Shinḍanḍ District (شينډنډ) is located in the southern part of Herat Province in Afghanistan, bordering Adraskan District to the north, Ghor Province to the east and Farah Province to the south and west. It is one of the 16 districts of Herat Province. The name Shindand is Pashto and relates to lush green farming area.

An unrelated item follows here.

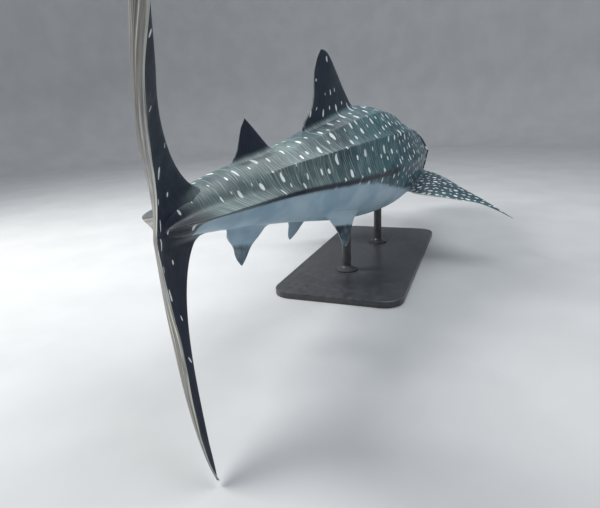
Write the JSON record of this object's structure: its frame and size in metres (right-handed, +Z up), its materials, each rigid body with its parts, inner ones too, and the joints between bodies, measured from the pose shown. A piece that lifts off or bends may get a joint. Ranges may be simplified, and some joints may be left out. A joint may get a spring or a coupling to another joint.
{
  "type": "whale shark display model",
  "caption": "Life-size whale shark, head turned gently left and tail swept right as if swimming, held over a flat base by short rods.",
  "frame": {"origin": "on the floor, at the middle of the underside of the stand's base", "axes": "+X towards the head, +Y to the shark's left, +Z up; the middle of the body lies close to the X axis"},
  "size_m": [6.3043, 2.9299, 2.185],
  "materials": {
    "skin_back": "satin, slate grey-teal with pale spots and bars",
    "skin_underside": "satin, pale and unspotted",
    "skin_fin": "satin, dark navy with sparse pale spots",
    "eye": "glossy black",
    "stand": "satin dark grey paint"
  },
  "bodies": {
    "root": {"head": "skin_back", "lower_jaw": "skin_underside", "trunk": "skin_back", "tail_stalk": "skin_back", "tail_upper_lobe": "skin_fin", "tail_lower_lobe": "skin_fin", "first_dorsal_fin": "skin_fin", "second_dorsal_fin": "skin_fin", "anal_fin": "skin_fin", "pectoral_fin_left": "skin_back", "pectoral_fin_right": "skin_back", "pelvic_fin_left": "skin_fin", "pelvic_fin_right": "skin_fin", "eye_left": "eye", "eye_right": "eye", "stand_base": "stand", "stand_rod_front": "stand", "stand_rod_rear": "stand"}
  },
  "joints": []
}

The population of Shindand District is around 49,024. The district center is the town of Shindand, which has an active market area. Shindand Air Base is located near the town. The Kandahar–Herat Highway passes through the district. The Zerkoh Valley is in the district.

==History==

The ancient name of Shindand is believed to be Esfezar. Notable historical sites in Shindand include Qala-Dokhtar and Qala Rustam-Zal.

==Divisions==
Shindand District is divided into five bigger districts, namely Zawol, Zerkoh, Poshteh-Koh, Kooh-Zoor and Qasaba. Shindand District is one of the most diverse and wide districts in Afghanistan, representing thirty different Afghan tribes which include both Pashtun sub-tribes. Ismail Khan, the country's former Minister of Energy and Water,

== Demography ==

The estimated population of Shindand District was 49,024 (as of April 2021). Another source has put at 173,800 (2011). In terms of tribal and ethnic groups, Shindand is one of the most diverse districts in Herat Province. Around 60 percent of the population is Pashtun and 40 percent Tajik, Aimaq Hazara, Baloch and others. However, sixty percent of Tajiks live within the town of Shindand, which includes Qasaba and surrounding districts. The main languages spoken in the district are Pashto and Dari.

==Climate==
Shindand is sunny and windy all year long. Though the winds pick up during the months of May through September, called Badayeh-Sado-Bist Roozeh (120 Day Winds). The rainy season is from November/December to March/April, though the rains are scattered.